Topic
  • 4 replies
  • Latest Post - ‏2012-09-19T09:40:39Z by D7NU_rohit_haritash
D7NU_rohit_haritash
D7NU_rohit_haritash
16 Posts

Pinned topic Text Analytics Engin in Hadoop Map-Reduce

‏2012-08-28T06:54:47Z |
Hi guys

Is it possible to invoke AQL at different map jobs for Information Extraction in parallel way.
I tried this with a map function but getting the exception:-

public void map(Object key, DocReader value, Context context) {

DataToHdfs test = null;
try {
docs = new DocReader(new File(AnnotationExtration.INPUT_LOCATION));
compiledAql=AnnotationExtration.aog;

SystemT.Single syst = new SystemT.Single(compiledAql, AnnotationExtration.docSchema);

................... some code and writing the extraction into HDFS.

But getting the exception ---

12/08/28 12:11:12 WARN mapred.LocalJobRunner: job_local_0001
java.lang.ClassCastException: org.apache.hadoop.io.Text cannot be cast to com.ibm.avatar.api.DocReader
at com.ibm.biginsights.AnnotationExtrationMapper.map(AnnotationExtrationMapper.java:1)
at org.apache.hadoop.mapreduce.Mapper.run(Mapper.java:144)
at org.apache.hadoop.mapred.MapTask.runNewMapper(MapTask.java:764)
at org.apache.hadoop.mapred.MapTask.run(MapTask.java:370)
at org.apache.hadoop.mapred.LocalJobRunner$Job.run(LocalJobRunner.java:212)
12/08/28 12:11:13 INFO mapred.JobClient: map 0% reduce 0%
12/08/28 12:11:13 INFO mapred.JobClient: Job complete: job_local_0001
12/08/28 12:11:13 INFO mapred.JobClient: Counters: 0
Exception in thread "main" java.lang.IllegalStateException: Job in state RUNNING instead of DEFINE
at org.apache.hadoop.mapreduce.Job.ensureState(Job.java:64)
at org.apache.hadoop.mapreduce.Job.submit(Job.java:460)
at com.ibm.biginsights.AnnotationExtration.main(AnnotationExtration.java:89)

Any Idea.

What is wrong or it is not possible. ?
Updated on 2012-09-19T09:40:39Z at 2012-09-19T09:40:39Z by D7NU_rohit_haritash
  • SystemAdmin
    SystemAdmin
    603 Posts

    Re: Text Analytics Engin in Hadoop Map-Reduce

    ‏2012-09-13T15:56:02Z  
    Hi,

    Sorry it took so long to get back to you.

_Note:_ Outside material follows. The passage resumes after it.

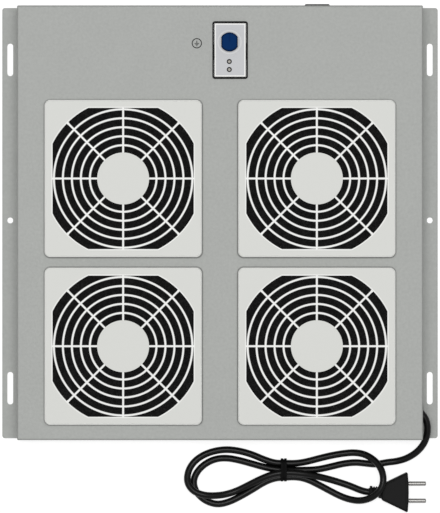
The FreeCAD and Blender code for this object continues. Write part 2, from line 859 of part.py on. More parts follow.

    I obtained the following answer from one of the developers -

    "Although the code snippet is incomplete and does not show the signature of your custom Mapper, line 1 of the stack trace seems to indicate that the map() method expects an input value of type org.apache.hadoop.io.Text , but it is called with a value of type com.ibm.avatar.api.DocReader instead.

    The DocReader class is not a subclass of org.apache.hadoop.io.Text, hence the ClassCastException. Also, as a side note, the DocReader class supports reading document collections (in one of the supported input formats) only from the local file system, and it does not support reading collections located on a distributed file system.

    If your goal is to execute Text Analytics on the cluster, have you investigated whether the Jaql Text Analytics module is suitable to your application? The Jaql Text Analytics module allows to execute Text Analytics on the cluster by writing a few lines of Jaql code. Refer to the documentation for more details: http://pic.dhe.ibm.com/infocenter/bigins/v1r4/topic/com.ibm.swg.im.infosphere.biginsights.analyze.doc/doc/r0057884_alt.html

    If the Jaql Text Analytics module is not suitable for your application, then consider modifying your Mapper's map() method to work with a single document to annotate at a time, not an entire collection. In a Hadoop environment, the InputFormat would be responsible for splitting the entire collection into multiple splits, each mapper processing a split, with the mapper's map() method processing each record in the split at a time. In the case of a Mapper that invokes Text Analytics, it makes sense that the input record to map() is a single document. "

    Thanks,

    Zach
  • D7NU_rohit_haritash
    D7NU_rohit_haritash
    16 Posts

    Re: Text Analytics Engin in Hadoop Map-Reduce

    ‏2012-09-18T05:57:49Z  
    Thanks for your response. I have implemented the approach you described using 1 systemT instance of annotation per mapper . Each mapper task has only one document. It is working fine. I hav one more question -- Is Text Analytics is capable of annotating the sequential files also.

    Thanks and Regards
    Rohit
  • SystemAdmin
    SystemAdmin
    603 Posts

    Re: Text Analytics Engin in Hadoop Map-Reduce

    ‏2012-09-18T17:42:05Z  
    Thanks for your response. I have implemented the approach you described using 1 systemT instance of annotation per mapper . Each mapper task has only one document. It is working fine. I hav one more question -- Is Text Analytics is capable of annotating the sequential files also.

    Thanks and Regards
    Rohit
    Hi Rohit,

    Answer:

    "Text Analytics requires as input the document text (and/or label) as Java String objects. The InputFormat would be responsible for extracting the document text (and/or label) from sequence files."

    Thank you,

    Zach
  • D7NU_rohit_haritash
    D7NU_rohit_haritash
    16 Posts

    Re: Text Analytics Engin in Hadoop Map-Reduce

    ‏2012-09-19T09:40:39Z  
    Thanks for the clearification.

    Regards
    Rohit